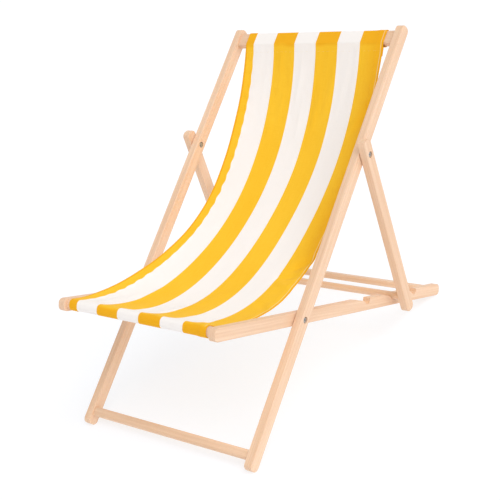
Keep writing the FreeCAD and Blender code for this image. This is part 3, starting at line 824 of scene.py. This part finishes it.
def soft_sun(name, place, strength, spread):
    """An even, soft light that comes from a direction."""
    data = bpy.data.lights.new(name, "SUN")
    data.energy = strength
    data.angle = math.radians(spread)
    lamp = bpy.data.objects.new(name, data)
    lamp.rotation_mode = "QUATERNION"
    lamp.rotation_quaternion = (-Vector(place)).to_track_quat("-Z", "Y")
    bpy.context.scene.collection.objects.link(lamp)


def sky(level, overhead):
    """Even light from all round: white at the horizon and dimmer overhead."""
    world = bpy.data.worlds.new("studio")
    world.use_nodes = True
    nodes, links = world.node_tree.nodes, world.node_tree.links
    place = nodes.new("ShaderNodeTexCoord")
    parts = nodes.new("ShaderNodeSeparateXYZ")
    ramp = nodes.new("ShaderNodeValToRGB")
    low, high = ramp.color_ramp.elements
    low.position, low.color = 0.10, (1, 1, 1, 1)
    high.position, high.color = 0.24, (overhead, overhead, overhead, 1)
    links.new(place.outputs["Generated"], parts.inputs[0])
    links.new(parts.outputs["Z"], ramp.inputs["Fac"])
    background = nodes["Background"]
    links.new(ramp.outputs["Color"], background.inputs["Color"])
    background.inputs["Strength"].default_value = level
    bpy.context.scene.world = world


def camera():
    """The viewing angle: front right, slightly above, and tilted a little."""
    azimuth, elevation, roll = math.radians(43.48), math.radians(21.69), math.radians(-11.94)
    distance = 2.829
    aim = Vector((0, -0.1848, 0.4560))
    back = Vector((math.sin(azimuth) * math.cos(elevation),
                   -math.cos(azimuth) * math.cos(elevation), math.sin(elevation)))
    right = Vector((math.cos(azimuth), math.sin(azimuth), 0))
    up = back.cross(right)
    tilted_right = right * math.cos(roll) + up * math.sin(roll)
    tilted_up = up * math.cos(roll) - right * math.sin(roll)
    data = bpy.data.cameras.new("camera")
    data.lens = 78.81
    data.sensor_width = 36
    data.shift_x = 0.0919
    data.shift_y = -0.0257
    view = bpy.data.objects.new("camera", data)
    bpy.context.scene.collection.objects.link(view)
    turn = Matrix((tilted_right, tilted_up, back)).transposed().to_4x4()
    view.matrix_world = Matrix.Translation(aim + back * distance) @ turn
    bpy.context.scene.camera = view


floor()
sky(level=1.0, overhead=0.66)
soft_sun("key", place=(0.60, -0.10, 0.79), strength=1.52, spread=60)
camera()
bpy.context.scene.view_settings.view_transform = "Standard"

____________________

** Written exercise **
Write every line of the material above again, exactly.

** Solution to this problem **
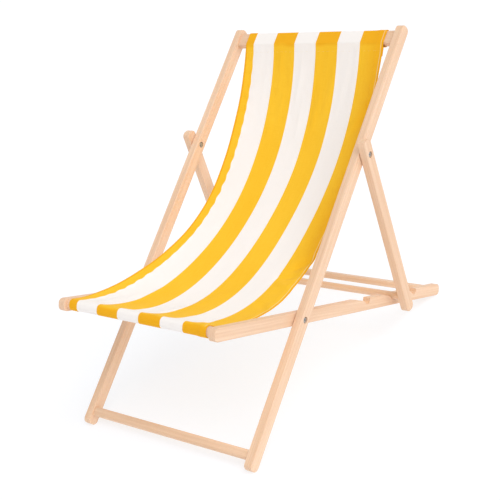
Keep writing the FreeCAD and Blender code for this image. This is part 3, starting at line 824 of scene.py. This part finishes it.
def soft_sun(name, place, strength, spread):
    """An even, soft light that comes from a direction."""
    data = bpy.data.lights.new(name, "SUN")
    data.energy = strength
    data.angle = math.radians(spread)
    lamp = bpy.data.objects.new(name, data)
    lamp.rotation_mode = "QUATERNION"
    lamp.rotation_quaternion = (-Vector(place)).to_track_quat("-Z", "Y")
    bpy.context.scene.collection.objects.link(lamp)


def sky(level, overhead):
    """Even light from all round: white at the horizon and dimmer overhead."""
    world = bpy.data.worlds.new("studio")
    world.use_nodes = True
    nodes, links = world.node_tree.nodes, world.node_tree.links
    place = nodes.new("ShaderNodeTexCoord")
    parts = nodes.new("ShaderNodeSeparateXYZ")
    ramp = nodes.new("ShaderNodeValToRGB")
    low, high = ramp.color_ramp.elements
    low.position, low.color = 0.10, (1, 1, 1, 1)
    high.position, high.color = 0.24, (overhead, overhead, overhead, 1)
    links.new(place.outputs["Generated"], parts.inputs[0])
    links.new(parts.outputs["Z"], ramp.inputs["Fac"])
    background = nodes["Background"]
    links.new(ramp.outputs["Color"], background.inputs["Color"])
    background.inputs["Strength"].default_value = level
    bpy.context.scene.world = world


def camera():
    """The viewing angle: front right, slightly above, and tilted a little."""
    azimuth, elevation, roll = math.radians(43.48), math.radians(21.69), math.radians(-11.94)
    distance = 2.829
    aim = Vector((0, -0.1848, 0.4560))
    back = Vector((math.sin(azimuth) * math.cos(elevation),
                   -math.cos(azimuth) * math.cos(elevation), math.sin(elevation)))
    right = Vector((math.cos(azimuth), math.sin(azimuth), 0))
    up = back.cross(right)
    tilted_right = right * math.cos(roll) + up * math.sin(roll)
    tilted_up = up * math.cos(roll) - right * math.sin(roll)
    data = bpy.data.cameras.new("camera")
    data.lens = 78.81
    data.sensor_width = 36
    data.shift_x = 0.0919
    data.shift_y = -0.0257
    view = bpy.data.objects.new("camera", data)
    bpy.context.scene.collection.objects.link(view)
    turn = Matrix((tilted_right, tilted_up, back)).transposed().to_4x4()
    view.matrix_world = Matrix.Translation(aim + back * distance) @ turn
    bpy.context.scene.camera = view


floor()
sky(level=1.0, overhead=0.66)
soft_sun("key", place=(0.60, -0.10, 0.79), strength=1.52, spread=60)
camera()
bpy.context.scene.view_settings.view_transform = "Standard"